──────── Collected material ────────

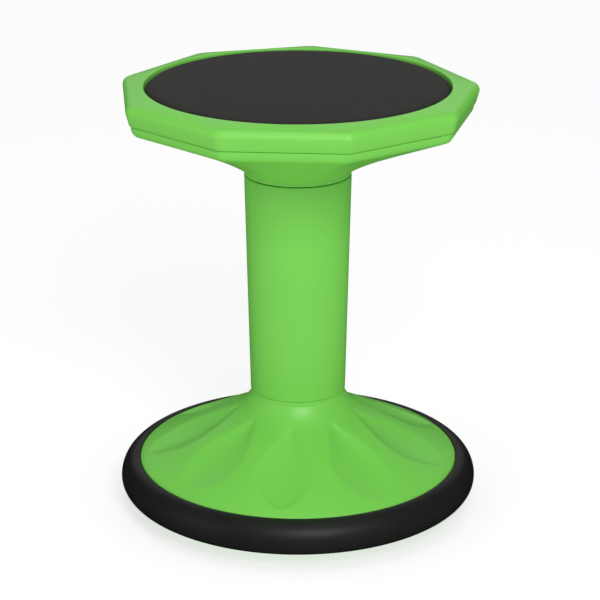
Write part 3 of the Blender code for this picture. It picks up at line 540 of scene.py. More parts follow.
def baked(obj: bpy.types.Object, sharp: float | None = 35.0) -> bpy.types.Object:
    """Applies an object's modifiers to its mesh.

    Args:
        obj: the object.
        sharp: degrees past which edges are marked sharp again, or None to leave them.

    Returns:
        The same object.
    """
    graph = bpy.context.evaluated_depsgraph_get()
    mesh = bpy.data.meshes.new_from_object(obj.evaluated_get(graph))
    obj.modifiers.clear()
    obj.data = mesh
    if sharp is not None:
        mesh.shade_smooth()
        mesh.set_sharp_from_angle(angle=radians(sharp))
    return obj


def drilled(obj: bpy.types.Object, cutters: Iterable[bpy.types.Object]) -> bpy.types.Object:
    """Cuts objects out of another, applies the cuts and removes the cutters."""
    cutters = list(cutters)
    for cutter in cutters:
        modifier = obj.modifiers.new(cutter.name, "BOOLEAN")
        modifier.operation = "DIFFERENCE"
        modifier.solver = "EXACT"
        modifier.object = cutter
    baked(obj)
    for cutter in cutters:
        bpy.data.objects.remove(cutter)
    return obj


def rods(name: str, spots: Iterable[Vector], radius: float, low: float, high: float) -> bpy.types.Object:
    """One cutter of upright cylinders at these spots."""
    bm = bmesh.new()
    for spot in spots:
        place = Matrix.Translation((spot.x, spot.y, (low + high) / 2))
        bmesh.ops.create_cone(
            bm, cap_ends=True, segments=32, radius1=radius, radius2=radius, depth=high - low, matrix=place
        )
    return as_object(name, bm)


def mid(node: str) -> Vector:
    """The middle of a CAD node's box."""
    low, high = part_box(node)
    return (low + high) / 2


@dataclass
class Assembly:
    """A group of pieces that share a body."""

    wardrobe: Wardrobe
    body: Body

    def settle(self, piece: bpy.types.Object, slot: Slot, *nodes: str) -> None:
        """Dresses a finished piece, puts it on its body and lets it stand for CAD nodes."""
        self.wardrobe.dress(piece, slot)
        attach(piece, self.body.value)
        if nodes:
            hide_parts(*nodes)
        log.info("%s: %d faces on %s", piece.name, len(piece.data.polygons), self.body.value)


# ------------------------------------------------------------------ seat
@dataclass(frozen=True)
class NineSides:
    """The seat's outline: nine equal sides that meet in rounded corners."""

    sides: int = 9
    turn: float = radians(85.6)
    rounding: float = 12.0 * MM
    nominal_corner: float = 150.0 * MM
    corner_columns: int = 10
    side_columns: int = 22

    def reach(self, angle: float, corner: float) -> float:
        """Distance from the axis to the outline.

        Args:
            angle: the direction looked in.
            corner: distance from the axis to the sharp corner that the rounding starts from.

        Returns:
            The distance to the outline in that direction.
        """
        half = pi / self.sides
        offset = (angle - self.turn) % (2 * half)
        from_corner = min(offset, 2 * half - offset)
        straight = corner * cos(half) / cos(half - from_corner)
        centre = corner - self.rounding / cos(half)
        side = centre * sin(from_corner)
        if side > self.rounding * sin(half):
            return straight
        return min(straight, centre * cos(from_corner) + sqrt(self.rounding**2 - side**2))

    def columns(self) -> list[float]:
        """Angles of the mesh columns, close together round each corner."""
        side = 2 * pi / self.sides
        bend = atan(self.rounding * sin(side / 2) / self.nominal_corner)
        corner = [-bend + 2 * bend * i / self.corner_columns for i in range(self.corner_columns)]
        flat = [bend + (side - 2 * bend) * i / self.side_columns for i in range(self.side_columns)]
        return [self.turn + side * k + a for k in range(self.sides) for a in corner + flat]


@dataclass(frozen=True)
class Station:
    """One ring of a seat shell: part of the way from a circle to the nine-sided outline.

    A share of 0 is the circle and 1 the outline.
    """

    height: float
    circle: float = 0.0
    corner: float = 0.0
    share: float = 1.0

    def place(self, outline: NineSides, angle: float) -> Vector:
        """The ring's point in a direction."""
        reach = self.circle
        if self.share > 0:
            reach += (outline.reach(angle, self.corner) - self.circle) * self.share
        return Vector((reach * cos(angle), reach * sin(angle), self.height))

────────

» Direction: Reproduce exactly the lines from the one containing "attach(piece, self.body.value)" through the one containing "corner: distance from", inclusive, and nothing else.

» Solution below:
        attach(piece, self.body.value)
        if nodes:
            hide_parts(*nodes)
        log.info("%s: %d faces on %s", piece.name, len(piece.data.polygons), self.body.value)


# ------------------------------------------------------------------ seat
@dataclass(frozen=True)
class NineSides:
    """The seat's outline: nine equal sides that meet in rounded corners."""

    sides: int = 9
    turn: float = radians(85.6)
    rounding: float = 12.0 * MM
    nominal_corner: float = 150.0 * MM
    corner_columns: int = 10
    side_columns: int = 22

    def reach(self, angle: float, corner: float) -> float:
        """Distance from the axis to the outline.

        Args:
            angle: the direction looked in.
            corner: distance from the axis to the sharp corner that the rounding starts from.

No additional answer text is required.